The request
What lines of the data hold the string "metres"? Pull each one out.

Dataset extract
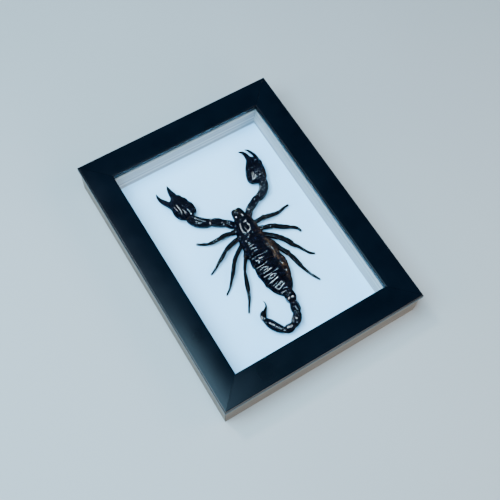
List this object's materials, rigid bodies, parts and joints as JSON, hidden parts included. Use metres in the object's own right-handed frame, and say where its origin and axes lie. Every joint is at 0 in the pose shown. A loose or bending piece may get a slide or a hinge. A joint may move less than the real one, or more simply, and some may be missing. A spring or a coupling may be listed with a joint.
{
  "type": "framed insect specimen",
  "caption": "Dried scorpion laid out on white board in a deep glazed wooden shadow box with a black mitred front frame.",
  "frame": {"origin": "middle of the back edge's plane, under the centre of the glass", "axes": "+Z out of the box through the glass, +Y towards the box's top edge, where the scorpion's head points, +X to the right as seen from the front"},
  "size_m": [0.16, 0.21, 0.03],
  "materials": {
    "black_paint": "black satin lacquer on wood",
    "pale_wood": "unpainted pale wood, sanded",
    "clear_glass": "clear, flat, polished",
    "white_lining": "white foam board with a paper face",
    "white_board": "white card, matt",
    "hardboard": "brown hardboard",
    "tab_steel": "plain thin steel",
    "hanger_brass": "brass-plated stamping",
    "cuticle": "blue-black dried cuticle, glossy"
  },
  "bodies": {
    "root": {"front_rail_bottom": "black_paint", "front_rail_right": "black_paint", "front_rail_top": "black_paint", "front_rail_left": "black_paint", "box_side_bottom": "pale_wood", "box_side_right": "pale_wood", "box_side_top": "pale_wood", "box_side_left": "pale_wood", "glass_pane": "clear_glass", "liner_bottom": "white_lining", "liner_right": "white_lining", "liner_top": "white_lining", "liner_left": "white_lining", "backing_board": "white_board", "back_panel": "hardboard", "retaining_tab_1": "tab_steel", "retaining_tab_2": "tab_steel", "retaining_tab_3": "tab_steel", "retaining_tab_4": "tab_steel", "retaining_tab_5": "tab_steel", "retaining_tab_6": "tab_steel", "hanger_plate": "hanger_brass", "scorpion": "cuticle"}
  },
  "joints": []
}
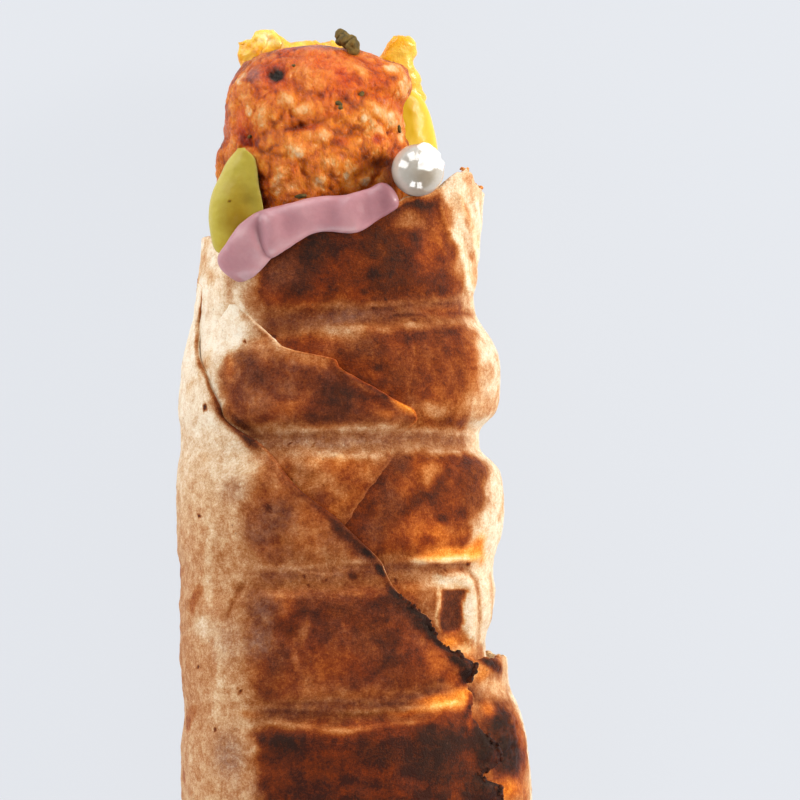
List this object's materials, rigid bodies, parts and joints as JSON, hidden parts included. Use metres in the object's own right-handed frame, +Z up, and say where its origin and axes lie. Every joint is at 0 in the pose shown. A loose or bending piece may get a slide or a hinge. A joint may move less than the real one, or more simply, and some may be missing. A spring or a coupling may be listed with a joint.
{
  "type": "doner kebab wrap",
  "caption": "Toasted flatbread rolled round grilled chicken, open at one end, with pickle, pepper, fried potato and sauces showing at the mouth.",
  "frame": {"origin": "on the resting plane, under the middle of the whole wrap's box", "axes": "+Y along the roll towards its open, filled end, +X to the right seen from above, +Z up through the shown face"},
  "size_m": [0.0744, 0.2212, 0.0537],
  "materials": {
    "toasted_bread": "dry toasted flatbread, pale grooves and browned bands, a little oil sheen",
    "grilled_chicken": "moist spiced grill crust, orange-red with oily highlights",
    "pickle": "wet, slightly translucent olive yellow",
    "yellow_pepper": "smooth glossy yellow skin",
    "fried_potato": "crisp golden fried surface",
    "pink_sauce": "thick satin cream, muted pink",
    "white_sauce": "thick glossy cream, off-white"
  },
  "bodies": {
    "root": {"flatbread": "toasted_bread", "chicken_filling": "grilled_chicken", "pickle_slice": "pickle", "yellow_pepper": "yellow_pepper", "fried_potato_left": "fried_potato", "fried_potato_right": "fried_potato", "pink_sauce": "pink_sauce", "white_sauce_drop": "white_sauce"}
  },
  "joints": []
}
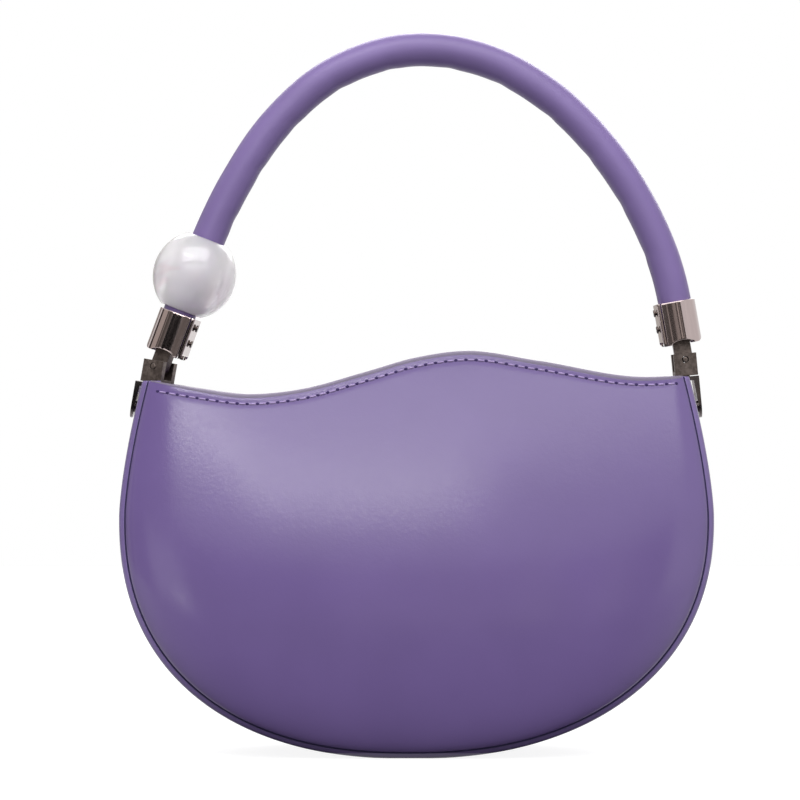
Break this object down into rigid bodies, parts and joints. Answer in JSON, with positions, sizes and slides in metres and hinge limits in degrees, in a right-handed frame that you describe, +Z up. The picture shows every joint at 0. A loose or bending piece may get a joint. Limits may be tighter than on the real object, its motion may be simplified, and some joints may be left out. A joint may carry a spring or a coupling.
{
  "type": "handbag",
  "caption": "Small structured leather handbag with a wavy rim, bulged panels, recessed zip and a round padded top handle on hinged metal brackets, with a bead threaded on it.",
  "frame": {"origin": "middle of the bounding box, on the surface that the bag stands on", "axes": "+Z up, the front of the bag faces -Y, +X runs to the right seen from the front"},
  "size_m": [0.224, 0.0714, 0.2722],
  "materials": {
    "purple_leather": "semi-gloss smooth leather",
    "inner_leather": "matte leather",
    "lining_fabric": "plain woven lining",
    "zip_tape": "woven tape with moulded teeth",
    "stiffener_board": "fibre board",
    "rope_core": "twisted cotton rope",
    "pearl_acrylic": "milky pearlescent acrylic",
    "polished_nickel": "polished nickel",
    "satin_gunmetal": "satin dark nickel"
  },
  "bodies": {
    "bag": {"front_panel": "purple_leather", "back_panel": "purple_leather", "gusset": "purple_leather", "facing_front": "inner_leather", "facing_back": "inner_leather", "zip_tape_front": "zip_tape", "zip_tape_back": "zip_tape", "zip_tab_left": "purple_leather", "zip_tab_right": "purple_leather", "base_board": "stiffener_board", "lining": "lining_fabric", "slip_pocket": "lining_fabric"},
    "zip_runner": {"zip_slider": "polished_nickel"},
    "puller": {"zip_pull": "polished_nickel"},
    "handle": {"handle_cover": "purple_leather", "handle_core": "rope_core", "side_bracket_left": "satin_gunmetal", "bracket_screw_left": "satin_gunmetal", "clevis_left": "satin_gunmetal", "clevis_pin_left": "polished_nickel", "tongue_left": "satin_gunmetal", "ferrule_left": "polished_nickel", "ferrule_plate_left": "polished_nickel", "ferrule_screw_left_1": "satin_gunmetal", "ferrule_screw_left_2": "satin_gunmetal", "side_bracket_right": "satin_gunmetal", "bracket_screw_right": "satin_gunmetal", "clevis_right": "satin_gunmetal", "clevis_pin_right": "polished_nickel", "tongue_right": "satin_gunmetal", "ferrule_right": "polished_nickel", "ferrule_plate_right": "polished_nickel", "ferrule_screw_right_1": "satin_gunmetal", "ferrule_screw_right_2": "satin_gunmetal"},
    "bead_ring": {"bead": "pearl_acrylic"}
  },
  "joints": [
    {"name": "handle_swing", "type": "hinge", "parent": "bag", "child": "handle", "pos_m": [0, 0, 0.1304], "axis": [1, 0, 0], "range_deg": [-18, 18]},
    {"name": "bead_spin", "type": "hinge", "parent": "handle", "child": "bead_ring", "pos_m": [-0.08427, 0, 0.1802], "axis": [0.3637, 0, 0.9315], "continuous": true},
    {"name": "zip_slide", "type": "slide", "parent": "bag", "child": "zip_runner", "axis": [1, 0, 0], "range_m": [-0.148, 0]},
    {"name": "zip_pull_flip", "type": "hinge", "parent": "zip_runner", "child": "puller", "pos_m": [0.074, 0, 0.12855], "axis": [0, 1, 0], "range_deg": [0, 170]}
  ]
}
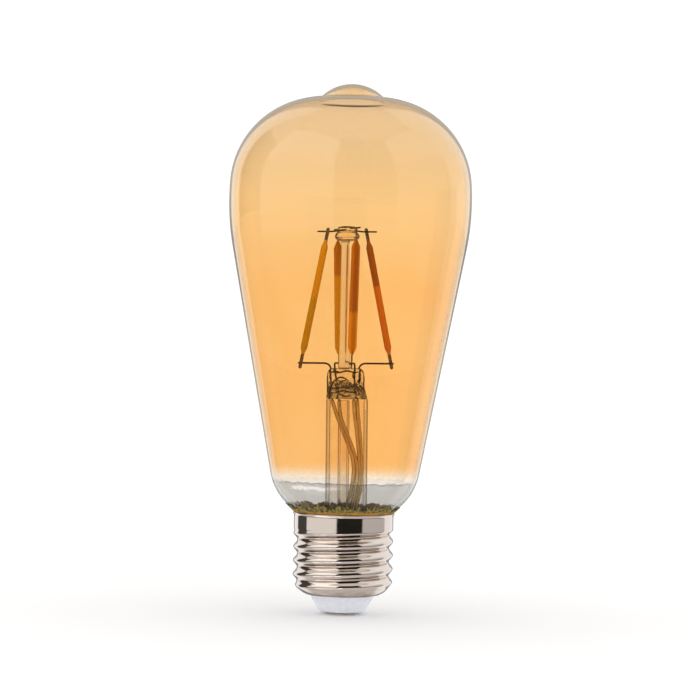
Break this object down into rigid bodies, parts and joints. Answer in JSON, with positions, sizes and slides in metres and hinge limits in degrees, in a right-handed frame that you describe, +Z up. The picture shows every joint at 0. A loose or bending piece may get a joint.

Output for this task
List this object's materials, rigid bodies, parts and joints as JSON, hidden parts included. Use metres in the object's own right-handed frame, and say where its origin and axes lie. Every joint is at 0 in the pose shown. A loose or bending piece may get a slide or a hinge. A joint may move less than the real one, or more simply, and some may be missing. A spring or a coupling may be listed with a joint.
List this object's materials, rigid bodies, parts and joints as JSON, hidden parts included. Use metres in the object's own right-handed frame, +Z up, and say where its origin and axes lie. Every joint is at 0 in the pose shown. A loose or bending piece may get a slide or a hinge. A joint may move less than the real one, or more simply, and some may be missing. A spring or a coupling may be listed with a joint.
Break this object down into rigid bodies, parts and joints. Answer in JSON, with positions, sizes and slides in metres and hinge limits in degrees, in a right-handed frame that you describe, +Z up. The picture shows every joint at 0. A loose or bending piece may get a joint. Limits may be tighter than on the real object, its motion may be simplified, and some joints may be left out. A joint may carry a spring or a coupling.
Break this object down into rigid bodies, parts and joints. Answer in JSON, with positions, sizes and slides in metres and hinge limits in degrees, in a right-handed frame that you describe, +Z up. The picture shows every joint at 0. A loose or bending piece may get a joint.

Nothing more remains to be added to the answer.